Another year at the convention, Sprung was standing behind his table, selling banjos when he was approached to sing the “Star Spangled Banner” in front of 15,000 people, before the start of the convention.
“It lasted about 90 seconds, and I did okay,” said Sprung. “But that’s one memory I have of being here.”
Sprung said he’s the last person in the world to know he’s famous. He has influenced notable musicians, such as the Kingston Trio and Doc Watson.
“When I’m here, people look up to me,” said Sprung. “’Are you Roger Sprung,’ people ask. It’s nice to be looked up to.”
As a young child, Sprung learned the boogie-woogie style on piano. When his older Brother, George, convinced him to go to Washington Square in New York for a Sunday folk music gathering in 1947, Sprung became hooked on folk music.

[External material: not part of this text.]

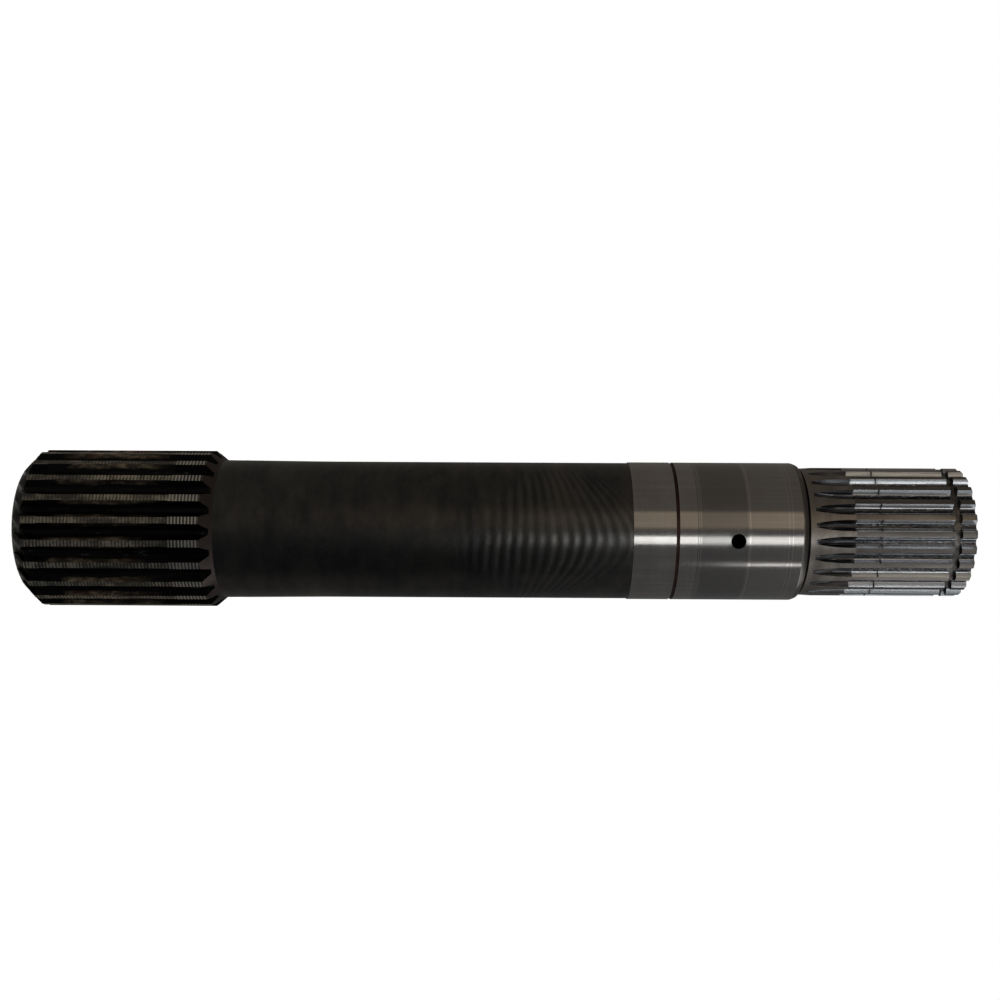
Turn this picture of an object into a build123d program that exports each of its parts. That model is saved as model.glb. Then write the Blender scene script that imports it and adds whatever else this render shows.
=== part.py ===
from build123d import *
import os
from math import acos, cos, degrees, pi, radians, sin, tan

# Splined shaft, turned and cut from one steel bar.  It stands on its larger end.
# Z runs along the shaft from the face of the drive end.  Lengths are in mm.
# Angles are about Z, counted from the radial oil hole, which faces -Y.

shaft_length = 557.0
oil_hole_heading = -90.0

# Drive spline at the larger end: involute, 30 degree flanks
drive_module = 4.0
drive_teeth = 22
drive_reference_d = 95.0
drive_root_fillet = 0.6
drive_tooth_turn = -13.7      # one crest, counted from the oil hole
drive_length = 109.3          # face to the inboard end of the crests
drive_chamfer = 8.0           # 45 degree lead-in on the end face
drive_taper = 6.5             # run of the cone from the crests to the body
drive_taper_blend = 1.5

# Engagement bevel on the leading side of every drive tooth end
bevel_crest_reach = 8.5       # how far it runs up the crest from the face
bevel_face_reach = 1.1        # where it leaves the lead-in cone
bevel_face_offset = -1.35     # sideways from the middle of the tooth
bevel_tilt = 19.0             # from the lead-in cone towards the flank
bevel_width = 2.6

# Output spline at the smaller end: involute, 30 degree flanks
output_module = 3.0
output_teeth = 25
output_reference_d = 78.0
output_tooth_turn = -6.4
output_start = 466.8
output_lead_in = 0.35
output_end_chamfer = 0.8
output_runout_start = 483.3   # full tooth depth up to here, from the small end
output_cutter_r = 62.0        # milling cutter that leaves the run-out pockets

# Body and running journal
body_d = 82.0
journal_d = 83.0
journal_start = 358.2
journal_end = 455.9
journal_lead_in = 3.0
journal_lead_in_drop = 1.1
neck_d = 76.7

# Oil groove, oil hole and the gallery that feeds it
oil_groove_z = 383.8
oil_groove_width = 1.8
oil_groove_depth = 0.5
oil_hole_z = 418.5
oil_hole_d = 8.0
oil_hole_break = 0.4
gallery_d = 12.0
gallery_sump = 10.0           # drilled this far past the oil hole

# Retaining ring groove in the output spline
ring_groove_z = 544.1
ring_groove_width = 4.1
ring_groove_d = 71.0

# Lathe centres in both end faces
centre_angle = 60.0
drive_centre_d = 20.0
drive_pilot_d = 6.3
drive_pilot_depth = 14.0
output_centre_d = 20.0

# Band that the mated hub has worn into the drive flanks
drive_wear_start = 16.6
drive_wear_end = 91.5
drive_wear_depth = 0.3
wear_above_root = 0.9

pressure_angle = radians(30.0)
cut_margin = 1.5              # how far a cutter stands clear of the bar


def tip_d(module, reference_d):
    return reference_d - 0.2 * module


def root_d(module, reference_d):
    return reference_d - 2.3 * module


def involute(angle):
    return tan(angle) - angle


def space_half_angle(radius, module, teeth, reference_d):
    """Half of the angle that one tooth space spans at a radius, in radians."""
    pitch_d = module * teeth
    shift = (reference_d - pitch_d - 1.1 * module) / 2
    tooth = pi * module / 2 + 2 * shift * tan(pressure_angle)
    base_r = pitch_d / 2 * cos(pressure_angle)
    at_radius = involute(acos(base_r / radius))
    return pi / teeth - (tooth / pitch_d + involute(pressure_angle) - at_radius)


def polar(radius, angle):
    return (radius * cos(angle), radius * sin(angle))


def space_profile(floor_r, outer_r, widen, module, teeth, reference_d):
    """One tooth space about +X: two involute flanks over a round floor."""
    radii = (floor_r, (floor_r + outer_r) / 2, outer_r)
    halves = [
        space_half_angle(r, module, teeth, reference_d) + widen / r for r in radii
    ]
    upper = [polar(r, half) for r, half in zip(radii, halves)]
    lower = [polar(r, -half) for r, half in zip(radii, halves)]
    with BuildLine() as outline:
        ThreePointArc(*upper)
        Line(upper[-1], lower[-1])
        ThreePointArc(*reversed(lower))
        ThreePointArc(lower[0], (floor_r, 0), upper[0])
    return outline.line


def space_sketch(plane, floor_r, widen, module, teeth, reference_d):
    outer_r = tip_d(module, reference_d) / 2 + cut_margin
    with BuildSketch(plane) as sketch:
        with BuildLine():
            add(space_profile(floor_r, outer_r, widen, module, teeth, reference_d))
        make_face()
    return sketch.sketch


drive_tip_r = tip_d(drive_module, drive_reference_d) / 2
output_tip_r = tip_d(output_module, output_reference_d) / 2
shoulder_z = journal_end + journal_lead_in
gallery_end = oil_hole_z - gallery_sump
drive_taper_end = drive_length + drive_taper

drive_spec = (drive_module, drive_teeth, drive_reference_d)
output_spec = (output_module, output_teeth, output_reference_d)

drive_root_r = root_d(drive_module, drive_reference_d) / 2
output_root_r = root_d(output_module, output_reference_d) / 2

# One space of the drive spline, cut straight through over the body
with BuildPart() as drive_space:
    with BuildSketch(Plane.XY.offset(-cut_margin)) as drive_gap:
        add(space_sketch(Plane.XY, drive_root_r, 0, *drive_spec))
        fillet(drive_gap.vertices().group_by(Axis.X)[0], drive_root_fillet)
    extrude(amount=drive_taper_end + 2 * cut_margin)

# The band that the mated hub has worn into its flanks, clear of the root
with BuildPart() as drive_wear:
    wear_plane = Plane.XY.offset(drive_wear_start)
    add(space_sketch(wear_plane, drive_root_r + wear_above_root, drive_wear_depth, *drive_spec))
    extrude(amount=drive_wear_end - drive_wear_start)

# One space of the output spline: straight from the small end, then lifted out
# of the bar along the round of the milling cutter
cutter_lift = output_tip_r + cut_margin - output_root_r
cutter_sweep = degrees(acos(1 - cutter_lift / output_cutter_r))
with BuildPart() as output_space:
    runout_gap = space_sketch(Plane.XY.offset(output_runout_start), output_root_r, 0, *output_spec)
    add(runout_gap)
    extrude(amount=shaft_length + cut_margin - output_runout_start)
    cutter_axis = Axis((output_root_r + output_cutter_r, 0, output_runout_start), (0, 1, 0))
    revolve(runout_gap.faces(), axis=cutter_axis, revolution_arc=-cutter_sweep)


def bevel_plane():
    """Plane of the engagement bevel on the tooth about +X, its X along the cut edge."""
    crest_half = pi / drive_teeth - space_half_angle(drive_tip_r, *drive_spec)
    face_r = drive_tip_r - drive_chamfer + bevel_face_reach
    low = Vector(face_r, bevel_face_offset, bevel_face_reach)
    high = Vector(drive_tip_r, drive_tip_r * sin(crest_half), bevel_crest_reach)
    edge = (high - low).normalized()
    cone_normal = Vector(1, 0, -1).normalized()
    square = (cone_normal - edge * cone_normal.dot(edge)).normalized()
    normal = square.rotate(Axis((0, 0, 0), edge), -bevel_tilt)
    return Plane(origin=(low + high) * 0.5, x_dir=edge, z_dir=normal)


with BuildPart() as splined_shaft:
    # Bar turned to its steps
    with BuildSketch(Plane.XZ) as half_section:
        with BuildLine():
            Polyline(
                (0, 0),
                (drive_tip_r - drive_chamfer, 0),
                (drive_tip_r, drive_chamfer),
                (drive_tip_r, drive_length),
                (body_d / 2, drive_taper_end),
                (body_d / 2, journal_start),
                (journal_d / 2, journal_start),
                (journal_d / 2, journal_end),
                (journal_d / 2 - journal_lead_in_drop, shoulder_z),
                (neck_d / 2, shoulder_z),
                (neck_d / 2, output_start),
                (output_tip_r, output_start + output_lead_in),
                (output_tip_r, shaft_length - output_end_chamfer),
                (output_tip_r - output_end_chamfer, shaft_length),
                (0, shaft_length),
                close=True,
            )
        make_face()
        taper_foot = (body_d / 2, drive_taper_end)
        fillet(half_section.vertices().sort_by_distance(taper_foot)[0], drive_taper_blend)
    revolve(axis=Axis.Z)

    # Tooth spaces of both splines and the worn bands on the drive flanks
    half_drive_pitch = 180 / drive_teeth
    half_output_pitch = 180 / output_teeth
    drive_heading = oil_hole_heading + drive_tooth_turn
    output_heading = oil_hole_heading + output_tooth_turn
    with PolarLocations(0, drive_teeth, start_angle=drive_heading + half_drive_pitch):
        add(drive_space.part, mode=Mode.SUBTRACT)
        add(drive_wear.part, mode=Mode.SUBTRACT)
    with PolarLocations(0, output_teeth, start_angle=output_heading + half_output_pitch):
        add(output_space.part, mode=Mode.SUBTRACT)

    # Engagement bevels
    with PolarLocations(0, drive_teeth, start_angle=drive_heading):
        with Locations(bevel_plane().location):
            Box(
                2 * drive_chamfer,
                bevel_width,
                drive_chamfer / 2,
                align=(Align.CENTER, Align.MIN, Align.MIN),
                mode=Mode.SUBTRACT,
            )

    # Oil groove round the journal and ring groove round the output spline
    with BuildSketch(Plane.XZ):
        with Locations((journal_d / 2, oil_groove_z)):
            Rectangle(2 * oil_groove_depth, oil_groove_width)
        with Locations((ring_groove_d / 2, ring_groove_z)):
            Rectangle(
                output_tip_r + cut_margin - ring_groove_d / 2,
                ring_groove_width,
                align=(Align.MIN, Align.MIN),
            )
    revolve(axis=Axis.Z, mode=Mode.SUBTRACT)

    # Lathe centres, with the oil gallery drilled on from the small one
    with Locations(Location((0, 0, 0), (180, 0, 0))):
        CounterSinkHole(drive_pilot_d / 2, drive_centre_d / 2, drive_pilot_depth, centre_angle)
    with Locations((0, 0, shaft_length)):
        CounterSinkHole(
            gallery_d / 2, output_centre_d / 2, shaft_length - gallery_end, centre_angle
        )

    # Radial oil hole into the gallery
    hole_plane = Plane(
        origin=(0, -journal_d / 2, oil_hole_z), x_dir=(1, 0, 0), z_dir=(0, -1, 0)
    )
    with Locations(hole_plane.location):
        Hole(oil_hole_d / 2, depth=journal_d / 2)
        Cone(
            oil_hole_d / 2,
            oil_hole_d / 2 + oil_hole_break,
            oil_hole_break,
            align=(Align.CENTER, Align.CENTER, Align.MAX),
            mode=Mode.SUBTRACT,
        )

splined_shaft.part.label = "splined_shaft"
os.makedirs("parts", exist_ok=True)
export_step(splined_shaft.part, "parts/splined_shaft.step")
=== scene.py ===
import math

import bpy
import numpy as np
from mathutils import Matrix, Vector


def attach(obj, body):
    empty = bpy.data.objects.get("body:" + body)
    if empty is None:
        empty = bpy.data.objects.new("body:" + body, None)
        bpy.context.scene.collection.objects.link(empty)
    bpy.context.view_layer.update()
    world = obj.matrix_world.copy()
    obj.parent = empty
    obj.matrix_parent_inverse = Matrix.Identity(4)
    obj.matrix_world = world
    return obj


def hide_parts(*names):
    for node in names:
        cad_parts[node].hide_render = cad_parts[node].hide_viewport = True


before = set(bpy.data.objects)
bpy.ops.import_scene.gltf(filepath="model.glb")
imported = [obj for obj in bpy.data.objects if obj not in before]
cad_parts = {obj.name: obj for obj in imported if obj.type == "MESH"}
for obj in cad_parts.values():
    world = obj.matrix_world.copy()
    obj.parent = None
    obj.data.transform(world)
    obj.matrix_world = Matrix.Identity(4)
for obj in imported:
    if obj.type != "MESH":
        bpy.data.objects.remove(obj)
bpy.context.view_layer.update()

# Splined shaft, standing on its larger end.  Lengths of the shaft are in mm and
# become metres where the mesh is made; the stage is in metres.
MM = 0.001
SHAFT_LENGTH = 557.0
OIL_HOLE_HEADING = math.radians(-90)

# Drive spline at the larger end
DRIVE = {"module": 4.0, "teeth": 22, "reference_d": 95.0, "heading": math.radians(-103.7)}
DRIVE_LENGTH = 109.3
DRIVE_TAPER_END = 115.8
DRIVE_FLOOR_END = 114.25      # where the tooth spaces run out of the taper
DRIVE_CHAMFER = 8.0
DRIVE_WEAR = (16.6, 91.5, 0.3)
BEVEL_LOW = (1.1, -1.35)      # reach along the shaft, offset across the tooth
BEVEL_REACH = 8.5
BEVEL_TILT = math.radians(19)

# Output spline at the smaller end
OUTPUT = {"module": 3.0, "teeth": 25, "reference_d": 78.0, "heading": math.radians(-96.4)}
OUTPUT_START = 466.8
OUTPUT_FULL_DEPTH = 483.3
OUTPUT_CUTTER_R = 62.0
OUTPUT_WEAR = (487.1, SHAFT_LENGTH, 0.18)
OUTPUT_RIDGE = (501.8, 502.6)  # narrow stretch that no hub has touched
RING_GROOVE = (544.1, 548.2, 35.5)
END_CHAMFER = 0.8

# Body, its chatter ripples, journal and neck
BODY_R = 41.05
BODY_SWELL = 0.55             # thicker beside the drive spline
BODY_SWELL_END = 178.0
RIPPLE_START = 252.0
RIPPLE_END = 358.2
RIPPLE_PITCH = 6.6
RIPPLE_DEPTH = 0.085
RIPPLE_BEND_START = 285       # straight rings below this height, bowed arcs above
RIPPLE_BOW_BEFORE = 30.0      # before and after the oil hole's heading
RIPPLE_BOW_AFTER = 46.0
RIPPLE_HEIGHTS = (252, 275, 295, 320, 358)
RIPPLE_REACH_BEFORE = (0.40, 0.55, 1.20, 1.40, 0.60)  # radians, at those heights
RIPPLE_REACH_AFTER = (0.10, 0.60, 1.30, 1.20, 0.25)
JOURNAL_R = 41.5
JOURNAL = (358.2, 455.9)
SHOULDER_Z = 458.9
SHOULDER_R = 40.4
NECK_R = 38.35
NECK_BLEND = 8.0              # run over which the neck grows into the small teeth
UNDERCUT = 0.25               # in the corner between shoulder and neck
OIL_GROOVE = (382.9, 384.7, 0.5)
OIL_HOLE_Z = 418.5
OIL_HOLE_R = 4.0
OIL_HOLE_BREAK = 0.4
GALLERY_R = 6.0
GALLERY_END = 408.5
CENTRE_R = 10.0
PILOT_R = 3.15
PILOT_DEPTH = 14.0

PRESSURE_ANGLE = math.radians(30)
FLOOR_FLAT = 0.45             # share of a tooth space's floor that is flat
FLOOR_ROUND = 0.55            # rise of the rest towards the flanks
CENTRE_HALF_ANGLE = math.radians(30)

# Divisions of the mesh
ROUND_COLUMNS = 200
CREST_STEPS = 6
FLANK_STEPS = 4
FLOOR_STEPS = 6
HOLE_BLOCK = 4                # quads from the middle of the oil hole to its edge
SHARP_ANGLE = math.radians(24)


# ---------------------------------------------------------------- tooth form
def tip_r(spec):
    return (spec["reference_d"] - 0.2 * spec["module"]) / 2


def root_r(spec):
    return (spec["reference_d"] - 2.3 * spec["module"]) / 2


def involute(angle):
    return math.tan(angle) - angle


def tooth_half(spec, radius):
    """Half of the angle that one tooth spans at a radius."""
    pitch_d = spec["module"] * spec["teeth"]
    shift = (spec["reference_d"] - pitch_d - 1.1 * spec["module"]) / 2
    tooth = math.pi * spec["module"] / 2 + 2 * shift * math.tan(PRESSURE_ANGLE)
    base_r = pitch_d / 2 * math.cos(PRESSURE_ANGLE)
    at_radius = involute(math.acos(min(1, base_r / radius)))
    return tooth / pitch_d + involute(PRESSURE_ANGLE) - at_radius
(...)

“I went down to the pawn shop and bought a guitar,” said Sprung. “And after three months of playing the guitar, I took to playing the banjo.”
But when a friend invited him to a party, he was introduced to the music of Earl Scruggs. He listened to Scruggs records over and over until he adopted and applied his style.
“You can see on the record where I wore it out from listening to it so much,” he said.
Sprung has taught many notable performers, including Erik Darling and Chad Mitchell of the Chad Mitchell Trio.
In the 1950s and 1960s, Sprung led jams and performances. His first band was the Folksay Trio, which included Darling and Bob Carey. His next band was The Shanty Boys, which included Mike Cohen on guitar and Lionel Kilberg on washtub bass.
They performed at Carnegie Hall and Lincoln Center several times.
Starting in 1950, Sprung began traveling south to collect music from the Appalachian players and to attend music festivals. He fell in with the greats of the old-time music scene and performed with the likes of Bill Monroe to Peter Rowan.
Recently, he performed alongside Willie Nelson and the Nitty Gritty Dirt Band.
Sprung has recordings with The Progressive Bluegrassers and five of his albums are on the Smithsonian-Folkways label and are considered classics.
When not traveling, Sprung lives with his wife and two children in Newtown.